Degree day data for the summer of 2016 shows that across New England there were 75 cooling degree days in June, nine more than the previous year and 12 more than normal for the month. In New York for the same month, there were 128 cooling degree days, which were 22 above the prior year and 21 more than normal for the state. In July, New England saw 256 cooling degree days, 52 more than the previous year and 76 more than normal, while New York saw 319 cooling degree days, 49 more than the prior year and 86 above the normal. August brought 290 cooling degree days in New England, 90 more than the prior year and 144 more than normal, while New York saw 327 cooling degree days, 87 above the prior year and 132 above normal.
For the approaching summer of 2017, weather forecasts point to above-average temperatures across the majority of the country through the June-through-August period.
The Weather Channel's forecast for the three-month period shows the best chance for warmer-than-average temperatures this June will be from east Texas through much of the South and up the East Coast, as well as in the Pacific Northwest. In July, temperatures for the East will likely be near to slightly above average. The expanse of hotter-than-average temperatures will grow in August, stretching from the West Coast through the Southwest and into the South and up the Northeast seaboard, The Weather Channel said. Areas from southern California into southern Arizona, as well as from southeastern Louisiana into much of the Southeast, may see temperatures soar well above average.
Heat is expected to drive peak summer load on the New England power grid to 26,482 MW, while the NYISO expects a peak summer load of 33,178 MW, according to the Northeast Power Coordinating Council's reliability assessment for summer 2017, released April 28.
These figures are down from the previous year, with the declines attributed to demand reductions associated with energy efficiency, load management, behind-the-meter photovoltaic systems and distributed generation, the NPCC said.
Although natural gas-fired generating capacity stands at 38,581 MW in New York and 29,412 MW in New England, which is considered adequate to meet regional demand requirements, the regions are not free from risk this summer.
In fact, while the NYISO sees ample supply to meet peak load, the New England grid operator, when accounting for purchases, sales, required operating reserves and planned and unplanned power outages, sees operable capacity margins at negative 521 MW for the historical peak demand week in mid-July, according to the summer trends report. This shortfall could require the New England grid operator to take measures to maintain reliability, including importing natural gas from Canada.
Further, with the regional power generation fleet becoming highly reliant on natural gas, a lack of firm contract gas pipeline capacity leaves the regions, particularly New England, susceptible to price spikes during periods of peak demand, including during the summer season, the Northeast Gas Association said.
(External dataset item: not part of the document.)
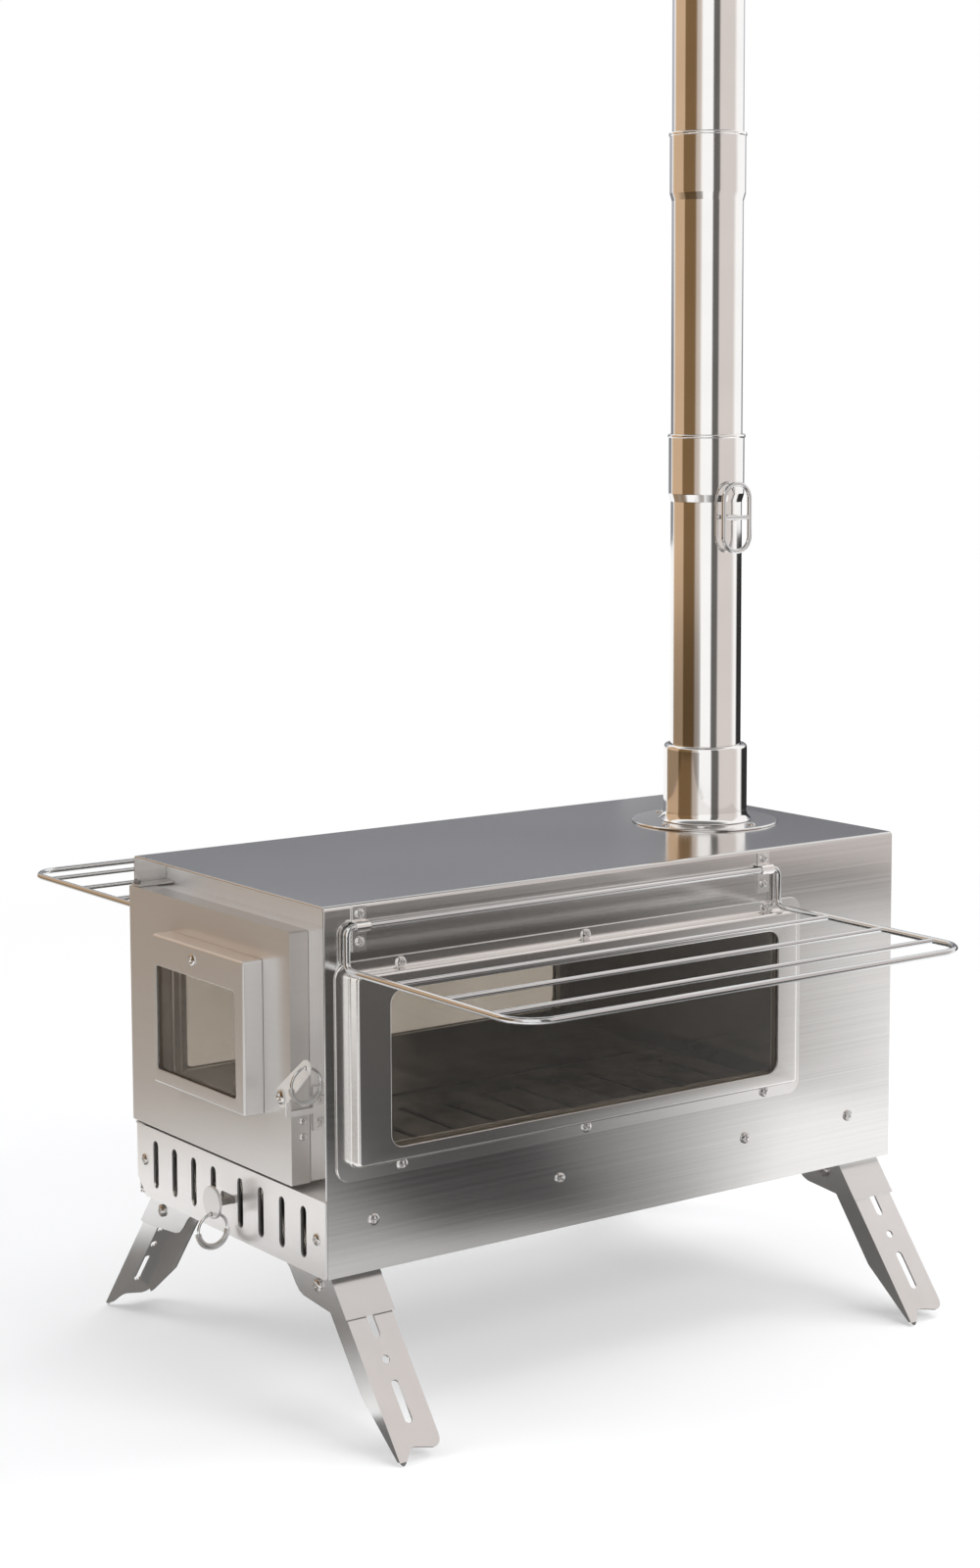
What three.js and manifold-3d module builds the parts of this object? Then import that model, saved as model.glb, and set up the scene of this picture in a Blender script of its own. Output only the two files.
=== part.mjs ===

"The Northeast spot price volatility reflects delivery constraints during high-demand periods of intense cold (or even hot) weather," the NGA said.
While natural gas utility customers are generally protected from the daily impact of spot prices due to long-term contracts and storage, the power market in the Northeast operates with high levels of interruptible gas capacity subjecting it to spot market fluctuations, the NGA said.
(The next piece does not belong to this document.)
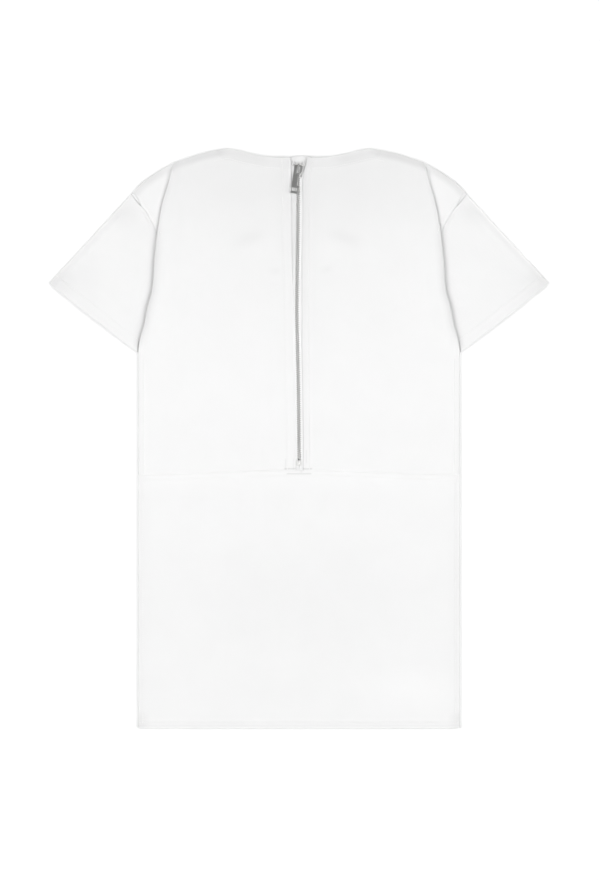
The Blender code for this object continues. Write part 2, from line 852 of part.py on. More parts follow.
def zip_slider(material):
    """Slider body with the arched bridge that holds the pull."""
    slider = add_object("zip_slider", slider_body(), material)
    slider.location = (SLIDER_MID[0] * MM, SLIDER_MID[1] * MM, chain_base() * MM)
    slider.rotation_euler.z = SLIDER_TURN
    inner = arch(BRIDGE_HALF - BRIDGE_BAR, BRIDGE_HEIGHT - BRIDGE_BAR, 1.3)
    outline = arch(BRIDGE_HALF, BRIDGE_HEIGHT, 1.3 + BRIDGE_BAR) + inner[::-1]
    bridge = add_plate("bridge", [outline], BRIDGE_WIDTH, material)
    bridge.location = (slider.location.x, slider.location.y, slider_top() * MM)
    bridge.rotation_euler = (pi / 2, 0.0, pi / 2 + SLIDER_TURN)
    joined = slider.modifiers.new("bridge", "BOOLEAN")
    joined.operation = "UNION"
    joined.object = as_mesh_object(bridge)
    return slider


def slider_top():
    return chain_base() + SLIDER_SECTIONS[-1]["height"]


def cut_corners(points, reach):
    """A closed outline with each corner replaced by two points beside it."""
    result = []
    for before, corner, after in zip(points[-1:] + points[:-1], points, points[1:] + points[:1]):
        for other in (before, after):
            share = reach / hypot(other[0] - corner[0], other[1] - corner[1])
            result.append((corner[0] + share * (other[0] - corner[0]),
                           corner[1] + share * (other[1] - corner[1])))
    return result


def zip_pull(material):
    """Pull tab: a head with an eye round the bridge, a plain plate and a windowed end."""
    window_left, window_right, window_near, window_far = PULL_WINDOW
    corner, slant = PULL_CORNER, 2 * PULL_CORNER
    rim = [(PULL_HEAD_RIGHT - corner, PULL_BAR), (PULL_HEAD_RIGHT, PULL_BAR - corner)]
    rim += [(PULL_HEAD_RIGHT, -PULL_SHOULDER), (PULL_HALF, -PULL_NECK)]
    rim += [(PULL_HALF, slant - PULL_FRAME_NEAR), (PULL_FRAME_RIGHT, -PULL_FRAME_NEAR)]
    rim += [(PULL_FRAME_RIGHT, corner - PULL_END), (PULL_FRAME_RIGHT - corner, -PULL_END)]
    rim += [(corner - PULL_HALF, -PULL_END), (-PULL_HALF, corner - PULL_END)]
    rim += [(-PULL_HALF, PULL_BAR - corner), (corner - PULL_HALF, PULL_BAR)]
    eye = cut_corners(PULL_EYE, corner)
    window = rounded_box(window_left, window_right, -window_far, -window_near, 0.6, steps=3)
    pull = add_plate("zip_pull", [rim, eye, window], PULL_THICKNESS, material)
    pull.location = (PULL_AXIS[0] * MM, PULL_AXIS[1] * MM, (slider_top() + PULL_LIFT) * MM)
    pull.rotation_euler.z = PULL_TURN
    return pull


def main():
    denim = new_material("white_denim", (0.88, 0.88, 0.88), 0.85, 0.0)
    tape = new_material("white_tape", (0.84, 0.84, 0.84), 0.8, 0.0)
    metal = new_material("nickel", (0.62, 0.62, 0.61), 0.28, 1.0)
    front_bodice(denim)
    skirt_front(denim)
    skirt_back(denim)
    zip_guard(denim)
    for side in (-1, 1):
        back_bodice(side, denim)
        sleeve(side, denim)
        zip_tape(side, tape)
    zip_chain(metal)
    zip_stops(metal)
    zip_slider(metal)
    zip_pull(metal)


for leftover in list(bpy.data.objects):
    bpy.data.objects.remove(leftover)
DRESS = new_collection("denim_dress")
TOOLS = new_collection("tools")
main()
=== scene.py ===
"""Looks of a mini dress in white denim, laid flat with its back up: cloth, thread, zip and light.

Lengths are in millimetres and turn into metres where a mesh is made. X runs across the garment,
+Y towards the neck and +Z up from the surface that the front lies on. The surfaces repeat the
named values of the part's source at a finer spacing, and add what the part leaves out: rolled
edges, seam relief, soft creases, stitches, single teeth, and the finish of cloth and metal.
"""

import json
from math import ceil, cos, hypot, pi, radians, sin

import bmesh
import bpy
import numpy as np
from mathutils import Matrix, Vector
from mathutils.bvhtree import BVHTree


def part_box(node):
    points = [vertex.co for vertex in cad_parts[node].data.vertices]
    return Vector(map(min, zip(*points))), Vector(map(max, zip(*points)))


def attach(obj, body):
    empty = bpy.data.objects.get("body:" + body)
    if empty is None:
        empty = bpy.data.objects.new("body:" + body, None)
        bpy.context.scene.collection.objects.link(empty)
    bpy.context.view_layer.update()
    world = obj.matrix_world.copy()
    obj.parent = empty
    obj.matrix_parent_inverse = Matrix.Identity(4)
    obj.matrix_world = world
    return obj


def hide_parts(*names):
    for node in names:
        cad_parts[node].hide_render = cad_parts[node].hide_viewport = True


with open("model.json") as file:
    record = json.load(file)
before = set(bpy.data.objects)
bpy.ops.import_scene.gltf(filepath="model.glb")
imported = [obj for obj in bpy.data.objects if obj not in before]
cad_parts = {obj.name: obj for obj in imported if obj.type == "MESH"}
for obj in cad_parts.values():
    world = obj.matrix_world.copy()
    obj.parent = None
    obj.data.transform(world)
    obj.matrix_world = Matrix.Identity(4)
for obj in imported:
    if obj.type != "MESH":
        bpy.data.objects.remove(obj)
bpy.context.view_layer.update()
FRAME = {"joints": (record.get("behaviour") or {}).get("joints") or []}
MM = 0.001
SIDES = {-1: "left", 1: "right"}

# ---------------------------------------------------------------- sizes

# Cloth and the layers that it lies in
WALL = 1.0
GAP = 0.35
LAYER_STEP = WALL + GAP
FOLD_REACH = (LAYER_STEP + WALL) / 2
LOFT = 3.4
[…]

Historically, hubs including Algonquin Citygate, Iroquois-Waddington, Leidy and Transco Zone 6 NY have been subject to significant price volatility during peak demand periods in the summer seasons, according to SNL data.
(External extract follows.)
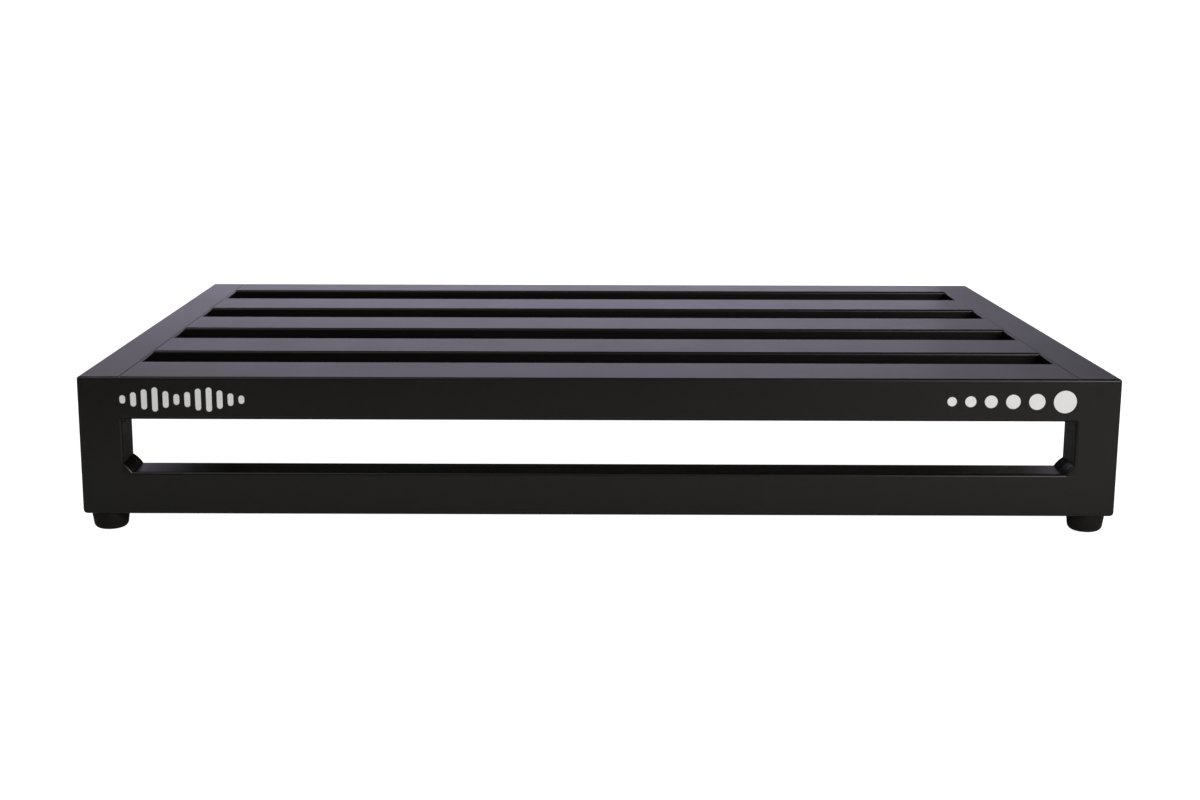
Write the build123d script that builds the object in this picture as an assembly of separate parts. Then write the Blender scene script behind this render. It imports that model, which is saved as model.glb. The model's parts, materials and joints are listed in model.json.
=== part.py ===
from build123d import *
import os
from math import atan2, cos, degrees, sin

# A pedalboard: a welded ladder deck of aluminium box tube on a riser, standing on four rubber feet.
#
# Every piece is first made square, in the deck's frame: X runs across the board, Y runs from the tall
# rear edge towards the player, and Z is square to the deck, with 0 at the deck's top face. The board is
# then tilted by the angle at which its feet meet the floor, and moved so that Z = 0 is the floor and the
# origin is below the middle of its outer box. All sizes are in millimetres.

# Overall
board_width = 609.6         # outer face to outer face of the side rails
riser_height = 82.55        # deck top to the riser's underside, square to the deck

# Tube
stock = 25.4                # square tube of the side rails, posts and crossbar, and height of each rail
wall = 1.6
corner_radius = 1.6         # on the long outer edges of every tube
hoop_corner_radius = 3.5    # on the ground outer corners where the posts meet the crossbar
end_plate_thickness = 2.5

# Cross rails, from the tall side to the player's side, and the gaps that follow them
rail_width = 50.8
front_rail_width = 38.1
rear_gap = 38.1
middle_gap = 41.3
front_gap = 44.4

# Welds
seam_depth = 0.35           # how far a flush-ground weld lies below the tubes it joins
seam_root = 0.8             # share of the corner radius that a flush weld fills
underside_bead_radius = 2.2
underside_bead_rise = 0.6   # how far its centre line lies inside the joint
foot_weld_gap = 1.0         # from the end of the front rail's bead to the foot
window_lower_leg = 5.0
window_upper_leg = 2.2
window_weld_inset = 0.4     # from the riser's faces to a window weld's ends
post_weld_leg = 4.0

# Feet
foot_top_diameter = 22.5
foot_base_diameter = 19.5
foot_height = 11.0
foot_edge_radius = 3.0
foot_inset = 13.3           # from a side rail's outer face to the foot's axis
foot_press = 0.4            # how far the board's weight flattens the edge that meets the floor
foot_floor = 4.0            # rubber between the washer and the tube

# Fasteners: M5
screw_diameter = 5.0
screw_length = 16.0
screw_head_diameter = 9.5
screw_head_height = 3.0
screw_recess_diameter = 4.2     # round envelope of the cross recess
screw_recess_depth = 1.8
screw_clearance = 0.25          # round the shank, in the washer and the foot
washer_diameter = 11.0
washer_thickness = 1.0
washer_clearance = 0.4          # round the washer, in the foot's recess
rivet_nut_diameter = 7.0
rivet_nut_length = 12.0
rivet_nut_flange_diameter = 10.0
rivet_nut_flange = 0.8
rivet_nut_bulge_diameter = 9.4
rivet_nut_bulge = 3.0
thread_clearance = 0.05         # round the shank, in the rivet nut
flange_clearance = 0.2          # round the rivet nut's flange, in the foot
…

The shale gas revolution has helped to alleviate a great deal of the volatility with the region's proximity to the abundant supply from the Marcellus and Utica shale plays, and price peaks have been significantly reduced, but not eliminated. Summer peak values have continued to pull above the benchmark Henry Hub price in areas that remain susceptible to pipeline constraints.
Natural gas pipeline expansion projects that were completed in recent years may have reduced, but did not eliminate, sharp price increases with anticipated cold and hot weather, the EIA said.
Although there are longer-range concerns, for the 2017 summer capacity period, the New England ISO expects limited amounts of natural gas pipeline maintenance and construction to occur for select areas and does not forecast deliverability issues that would affect the installed capacity, according to the summer trends report.
The NYISO also anticipates adequate natural gas pipeline capacity.
The region however, could face a challenging supply situation as a result of fresh competition for Marcellus and Utica shale gas, particularly increased demand to the Southeast due to exports of liquified natural gas as well as coal-plant retirements that have increased regional reliance on natural gas-fired generation.
EIA data shows the rising demand for natural gas from the power-generating sector in Southeast states. In 2016, Virginia, the Carolinas, Georgia and Florida each saw summer demand reach their highest ever levels for the majority of the summer months of June, July and August.
More than 32 GW of gas-fired power generation units are planned to be added in the South-Atlantic states by 2020 and LNG exports from the Southeast are increasing. Of the 15.5 Bcf/d of takeaway capacity planned for Appalachia, close to 5 Bcf/d is targeting this growing demand, RBN Energy analyst Sheetal Nasta said in a May 21 blog.